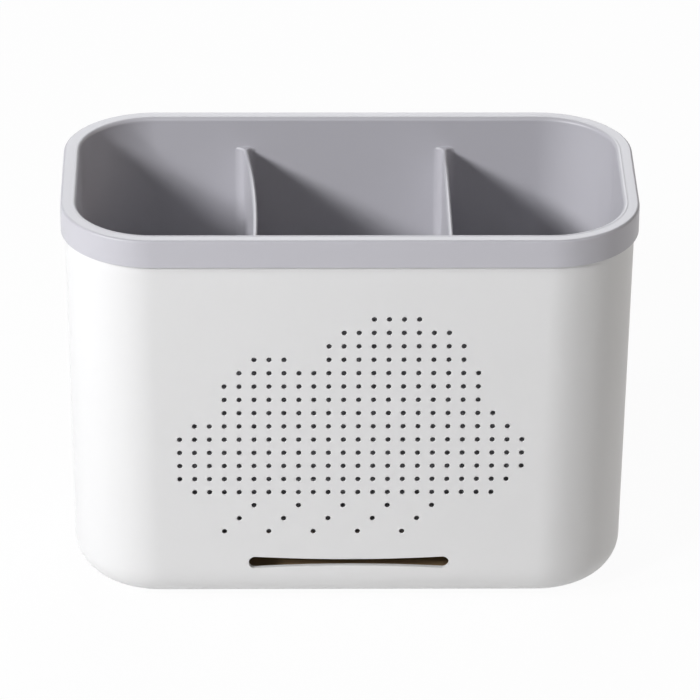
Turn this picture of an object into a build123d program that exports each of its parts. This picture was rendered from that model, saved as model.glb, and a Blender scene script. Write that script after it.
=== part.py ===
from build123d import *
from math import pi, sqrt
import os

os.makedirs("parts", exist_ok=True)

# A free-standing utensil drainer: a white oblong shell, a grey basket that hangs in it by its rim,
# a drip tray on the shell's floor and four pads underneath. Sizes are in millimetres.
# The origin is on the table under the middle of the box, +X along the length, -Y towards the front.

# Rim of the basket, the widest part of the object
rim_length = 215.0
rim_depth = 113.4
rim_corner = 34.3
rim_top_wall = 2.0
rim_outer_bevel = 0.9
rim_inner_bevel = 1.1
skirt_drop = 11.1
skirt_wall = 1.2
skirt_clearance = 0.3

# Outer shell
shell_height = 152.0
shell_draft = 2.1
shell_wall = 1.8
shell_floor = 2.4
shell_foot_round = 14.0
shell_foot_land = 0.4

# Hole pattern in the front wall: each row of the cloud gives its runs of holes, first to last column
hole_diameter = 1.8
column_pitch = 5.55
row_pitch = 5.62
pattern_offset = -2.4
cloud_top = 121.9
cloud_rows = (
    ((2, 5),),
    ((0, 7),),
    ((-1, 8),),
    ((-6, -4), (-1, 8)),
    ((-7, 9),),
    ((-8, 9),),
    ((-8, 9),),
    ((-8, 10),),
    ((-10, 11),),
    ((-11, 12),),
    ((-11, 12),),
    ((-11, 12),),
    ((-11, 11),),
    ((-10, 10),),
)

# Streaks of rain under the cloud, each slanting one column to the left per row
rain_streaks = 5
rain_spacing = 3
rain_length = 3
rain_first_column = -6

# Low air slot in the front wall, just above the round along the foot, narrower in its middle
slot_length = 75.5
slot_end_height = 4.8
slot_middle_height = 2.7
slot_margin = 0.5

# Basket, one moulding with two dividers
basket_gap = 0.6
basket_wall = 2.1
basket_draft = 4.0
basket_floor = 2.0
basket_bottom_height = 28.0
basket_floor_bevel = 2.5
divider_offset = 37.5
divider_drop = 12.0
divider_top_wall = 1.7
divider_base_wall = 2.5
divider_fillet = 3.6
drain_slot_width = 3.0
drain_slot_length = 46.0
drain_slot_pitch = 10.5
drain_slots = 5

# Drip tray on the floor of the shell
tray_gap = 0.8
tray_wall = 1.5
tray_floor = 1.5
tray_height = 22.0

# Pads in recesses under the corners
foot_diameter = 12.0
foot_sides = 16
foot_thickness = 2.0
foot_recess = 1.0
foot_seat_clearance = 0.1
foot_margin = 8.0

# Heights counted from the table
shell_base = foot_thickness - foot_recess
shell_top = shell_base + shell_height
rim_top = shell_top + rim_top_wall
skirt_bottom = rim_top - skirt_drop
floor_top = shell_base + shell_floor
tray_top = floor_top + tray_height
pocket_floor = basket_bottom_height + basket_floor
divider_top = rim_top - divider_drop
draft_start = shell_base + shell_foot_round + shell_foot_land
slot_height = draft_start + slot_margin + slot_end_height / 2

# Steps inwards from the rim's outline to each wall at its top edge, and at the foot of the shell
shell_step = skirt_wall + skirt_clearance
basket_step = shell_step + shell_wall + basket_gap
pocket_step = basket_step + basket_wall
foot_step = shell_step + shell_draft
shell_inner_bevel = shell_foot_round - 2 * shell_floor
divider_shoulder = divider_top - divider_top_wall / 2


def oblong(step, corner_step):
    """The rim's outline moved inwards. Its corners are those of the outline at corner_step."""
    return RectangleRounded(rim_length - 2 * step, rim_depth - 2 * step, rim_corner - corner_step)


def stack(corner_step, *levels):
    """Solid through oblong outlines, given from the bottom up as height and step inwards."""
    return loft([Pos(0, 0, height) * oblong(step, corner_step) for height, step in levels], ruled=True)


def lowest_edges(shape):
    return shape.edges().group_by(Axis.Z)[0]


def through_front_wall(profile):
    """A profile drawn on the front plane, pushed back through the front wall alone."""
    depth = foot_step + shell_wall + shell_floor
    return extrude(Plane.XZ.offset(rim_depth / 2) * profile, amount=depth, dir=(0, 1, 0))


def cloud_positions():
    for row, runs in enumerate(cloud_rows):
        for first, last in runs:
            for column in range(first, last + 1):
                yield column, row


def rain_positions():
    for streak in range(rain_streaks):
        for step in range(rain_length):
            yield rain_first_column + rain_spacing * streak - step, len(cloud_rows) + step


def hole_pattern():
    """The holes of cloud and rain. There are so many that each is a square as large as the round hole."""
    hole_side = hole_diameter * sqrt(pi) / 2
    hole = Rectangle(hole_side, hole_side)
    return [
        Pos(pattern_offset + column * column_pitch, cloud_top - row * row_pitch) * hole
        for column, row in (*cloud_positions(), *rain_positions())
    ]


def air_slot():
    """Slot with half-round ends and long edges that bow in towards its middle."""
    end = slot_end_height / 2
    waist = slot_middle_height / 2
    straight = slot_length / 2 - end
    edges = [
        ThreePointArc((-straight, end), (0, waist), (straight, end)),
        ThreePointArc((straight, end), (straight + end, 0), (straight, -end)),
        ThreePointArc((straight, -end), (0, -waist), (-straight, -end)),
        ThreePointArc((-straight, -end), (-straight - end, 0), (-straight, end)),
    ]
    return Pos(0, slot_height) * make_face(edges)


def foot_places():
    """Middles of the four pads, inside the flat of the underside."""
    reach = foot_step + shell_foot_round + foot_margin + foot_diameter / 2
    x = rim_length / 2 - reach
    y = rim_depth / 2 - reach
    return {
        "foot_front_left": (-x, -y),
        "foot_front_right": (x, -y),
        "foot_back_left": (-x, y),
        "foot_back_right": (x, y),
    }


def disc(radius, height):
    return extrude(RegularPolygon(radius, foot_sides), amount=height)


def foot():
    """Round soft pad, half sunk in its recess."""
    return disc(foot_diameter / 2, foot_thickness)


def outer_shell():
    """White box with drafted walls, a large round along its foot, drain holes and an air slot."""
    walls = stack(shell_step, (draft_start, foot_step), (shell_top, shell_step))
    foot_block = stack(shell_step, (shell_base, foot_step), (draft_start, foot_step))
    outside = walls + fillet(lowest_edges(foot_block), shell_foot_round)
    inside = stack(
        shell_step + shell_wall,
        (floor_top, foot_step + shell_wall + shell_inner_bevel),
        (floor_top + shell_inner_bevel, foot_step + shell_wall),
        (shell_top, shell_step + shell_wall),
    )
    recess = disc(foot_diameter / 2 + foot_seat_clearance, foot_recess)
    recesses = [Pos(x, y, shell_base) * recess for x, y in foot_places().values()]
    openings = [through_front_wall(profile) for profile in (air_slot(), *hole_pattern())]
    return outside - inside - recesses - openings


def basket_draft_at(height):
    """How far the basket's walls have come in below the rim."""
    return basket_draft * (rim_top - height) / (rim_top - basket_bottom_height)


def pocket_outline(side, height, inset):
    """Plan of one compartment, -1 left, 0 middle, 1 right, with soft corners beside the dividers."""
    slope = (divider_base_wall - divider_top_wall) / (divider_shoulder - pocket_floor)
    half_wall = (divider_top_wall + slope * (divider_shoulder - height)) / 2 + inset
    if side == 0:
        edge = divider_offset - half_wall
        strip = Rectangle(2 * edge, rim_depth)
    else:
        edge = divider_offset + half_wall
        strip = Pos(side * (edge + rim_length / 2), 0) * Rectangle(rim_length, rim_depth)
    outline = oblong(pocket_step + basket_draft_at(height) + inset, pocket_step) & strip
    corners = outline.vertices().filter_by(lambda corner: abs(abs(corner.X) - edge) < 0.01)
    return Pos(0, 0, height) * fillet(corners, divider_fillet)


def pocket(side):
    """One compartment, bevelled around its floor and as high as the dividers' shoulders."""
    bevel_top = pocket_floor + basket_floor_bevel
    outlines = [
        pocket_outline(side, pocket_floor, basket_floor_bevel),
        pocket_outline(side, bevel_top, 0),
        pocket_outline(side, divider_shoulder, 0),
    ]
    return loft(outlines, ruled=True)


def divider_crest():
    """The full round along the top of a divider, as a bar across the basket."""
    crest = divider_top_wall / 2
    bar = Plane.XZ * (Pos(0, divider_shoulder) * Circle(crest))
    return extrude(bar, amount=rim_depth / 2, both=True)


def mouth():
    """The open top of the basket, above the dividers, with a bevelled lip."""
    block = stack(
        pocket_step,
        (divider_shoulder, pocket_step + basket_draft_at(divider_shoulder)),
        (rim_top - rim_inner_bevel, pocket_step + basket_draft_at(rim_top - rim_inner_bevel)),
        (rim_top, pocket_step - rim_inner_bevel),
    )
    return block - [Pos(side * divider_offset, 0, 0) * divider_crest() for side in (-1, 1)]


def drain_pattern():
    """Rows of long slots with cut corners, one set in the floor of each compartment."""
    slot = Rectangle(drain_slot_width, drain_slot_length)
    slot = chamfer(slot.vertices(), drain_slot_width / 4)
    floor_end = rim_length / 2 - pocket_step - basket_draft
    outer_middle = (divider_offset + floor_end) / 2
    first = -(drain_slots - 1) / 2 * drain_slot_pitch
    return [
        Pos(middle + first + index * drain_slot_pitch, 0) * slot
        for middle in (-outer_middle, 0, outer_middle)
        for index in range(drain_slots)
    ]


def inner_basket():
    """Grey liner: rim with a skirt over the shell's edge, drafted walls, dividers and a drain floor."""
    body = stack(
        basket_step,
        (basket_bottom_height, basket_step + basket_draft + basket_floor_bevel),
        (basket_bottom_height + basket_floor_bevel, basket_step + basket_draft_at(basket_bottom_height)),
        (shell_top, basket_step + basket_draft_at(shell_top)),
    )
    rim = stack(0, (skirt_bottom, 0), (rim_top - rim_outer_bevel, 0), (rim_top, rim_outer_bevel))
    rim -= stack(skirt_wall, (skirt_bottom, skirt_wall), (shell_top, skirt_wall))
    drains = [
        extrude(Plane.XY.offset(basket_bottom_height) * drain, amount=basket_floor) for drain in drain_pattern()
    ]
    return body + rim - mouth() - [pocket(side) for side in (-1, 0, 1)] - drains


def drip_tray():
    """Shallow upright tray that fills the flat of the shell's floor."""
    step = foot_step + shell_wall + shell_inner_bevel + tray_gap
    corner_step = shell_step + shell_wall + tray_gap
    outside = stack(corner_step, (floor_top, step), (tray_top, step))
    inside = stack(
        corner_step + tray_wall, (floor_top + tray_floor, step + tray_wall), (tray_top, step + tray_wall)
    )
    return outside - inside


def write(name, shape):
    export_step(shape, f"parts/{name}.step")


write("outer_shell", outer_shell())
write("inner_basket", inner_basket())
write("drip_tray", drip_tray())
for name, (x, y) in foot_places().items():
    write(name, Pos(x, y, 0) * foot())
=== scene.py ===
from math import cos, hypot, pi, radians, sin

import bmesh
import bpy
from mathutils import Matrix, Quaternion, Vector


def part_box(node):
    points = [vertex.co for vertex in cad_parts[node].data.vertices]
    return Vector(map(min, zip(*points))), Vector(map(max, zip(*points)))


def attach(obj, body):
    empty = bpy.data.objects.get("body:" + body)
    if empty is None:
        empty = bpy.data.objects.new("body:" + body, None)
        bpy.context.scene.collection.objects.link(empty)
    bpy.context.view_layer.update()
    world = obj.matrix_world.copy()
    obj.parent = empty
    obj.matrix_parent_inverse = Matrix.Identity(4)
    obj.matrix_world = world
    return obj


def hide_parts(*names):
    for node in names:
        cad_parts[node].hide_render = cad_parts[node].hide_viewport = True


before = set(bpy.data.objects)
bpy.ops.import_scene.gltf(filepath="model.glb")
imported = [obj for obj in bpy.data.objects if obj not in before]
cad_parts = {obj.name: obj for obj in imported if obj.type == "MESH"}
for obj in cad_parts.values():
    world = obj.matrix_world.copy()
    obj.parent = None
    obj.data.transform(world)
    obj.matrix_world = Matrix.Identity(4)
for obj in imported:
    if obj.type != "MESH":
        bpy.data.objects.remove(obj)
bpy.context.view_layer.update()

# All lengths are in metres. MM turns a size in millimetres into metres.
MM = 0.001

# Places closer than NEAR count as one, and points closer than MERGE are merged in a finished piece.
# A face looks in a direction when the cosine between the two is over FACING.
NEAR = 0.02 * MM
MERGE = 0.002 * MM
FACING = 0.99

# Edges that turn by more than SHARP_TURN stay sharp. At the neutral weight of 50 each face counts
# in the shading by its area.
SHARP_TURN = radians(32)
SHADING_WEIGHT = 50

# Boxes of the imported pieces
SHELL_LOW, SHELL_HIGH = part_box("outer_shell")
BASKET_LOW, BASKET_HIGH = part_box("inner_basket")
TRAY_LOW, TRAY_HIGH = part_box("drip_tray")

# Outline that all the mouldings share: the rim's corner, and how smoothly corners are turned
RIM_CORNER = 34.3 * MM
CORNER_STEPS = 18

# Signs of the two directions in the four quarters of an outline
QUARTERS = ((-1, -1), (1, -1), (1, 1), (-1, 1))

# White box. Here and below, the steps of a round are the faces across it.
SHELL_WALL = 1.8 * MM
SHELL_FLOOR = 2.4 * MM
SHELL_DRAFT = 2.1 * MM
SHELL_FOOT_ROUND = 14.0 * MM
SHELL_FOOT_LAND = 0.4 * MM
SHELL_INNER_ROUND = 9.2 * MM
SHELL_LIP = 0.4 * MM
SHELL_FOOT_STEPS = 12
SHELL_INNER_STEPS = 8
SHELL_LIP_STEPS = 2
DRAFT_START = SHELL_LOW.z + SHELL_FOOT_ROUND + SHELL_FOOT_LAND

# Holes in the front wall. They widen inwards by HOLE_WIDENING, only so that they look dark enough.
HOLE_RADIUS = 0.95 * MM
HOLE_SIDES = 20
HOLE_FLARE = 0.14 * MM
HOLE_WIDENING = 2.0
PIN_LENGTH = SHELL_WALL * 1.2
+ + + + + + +
* _TASK_: Lines from the beginning of the data above through the line containing "drain_slots = 5" are to be returned exactly, and no others.

* _EXERCISE OUTPUT_:
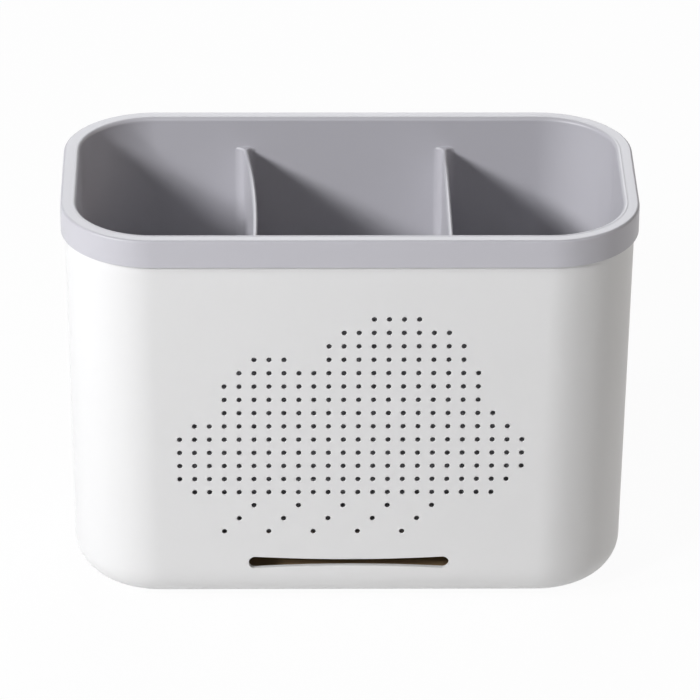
Turn this picture of an object into a build123d program that exports each of its parts. This picture was rendered from that model, saved as model.glb, and a Blender scene script. Write that script after it.
=== part.py ===
from build123d import *
from math import pi, sqrt
import os

os.makedirs("parts", exist_ok=True)

# A free-standing utensil drainer: a white oblong shell, a grey basket that hangs in it by its rim,
# a drip tray on the shell's floor and four pads underneath. Sizes are in millimetres.
# The origin is on the table under the middle of the box, +X along the length, -Y towards the front.

# Rim of the basket, the widest part of the object
rim_length = 215.0
rim_depth = 113.4
rim_corner = 34.3
rim_top_wall = 2.0
rim_outer_bevel = 0.9
rim_inner_bevel = 1.1
skirt_drop = 11.1
skirt_wall = 1.2
skirt_clearance = 0.3

# Outer shell
shell_height = 152.0
shell_draft = 2.1
shell_wall = 1.8
shell_floor = 2.4
shell_foot_round = 14.0
shell_foot_land = 0.4

# Hole pattern in the front wall: each row of the cloud gives its runs of holes, first to last column
hole_diameter = 1.8
column_pitch = 5.55
row_pitch = 5.62
pattern_offset = -2.4
cloud_top = 121.9
cloud_rows = (
    ((2, 5),),
    ((0, 7),),
    ((-1, 8),),
    ((-6, -4), (-1, 8)),
    ((-7, 9),),
    ((-8, 9),),
    ((-8, 9),),
    ((-8, 10),),
    ((-10, 11),),
    ((-11, 12),),
    ((-11, 12),),
    ((-11, 12),),
    ((-11, 11),),
    ((-10, 10),),
)

# Streaks of rain under the cloud, each slanting one column to the left per row
rain_streaks = 5
rain_spacing = 3
rain_length = 3
rain_first_column = -6

# Low air slot in the front wall, just above the round along the foot, narrower in its middle
slot_length = 75.5
slot_end_height = 4.8
slot_middle_height = 2.7
slot_margin = 0.5

# Basket, one moulding with two dividers
basket_gap = 0.6
basket_wall = 2.1
basket_draft = 4.0
basket_floor = 2.0
basket_bottom_height = 28.0
basket_floor_bevel = 2.5
divider_offset = 37.5
divider_drop = 12.0
divider_top_wall = 1.7
divider_base_wall = 2.5
divider_fillet = 3.6
drain_slot_width = 3.0
drain_slot_length = 46.0
drain_slot_pitch = 10.5
drain_slots = 5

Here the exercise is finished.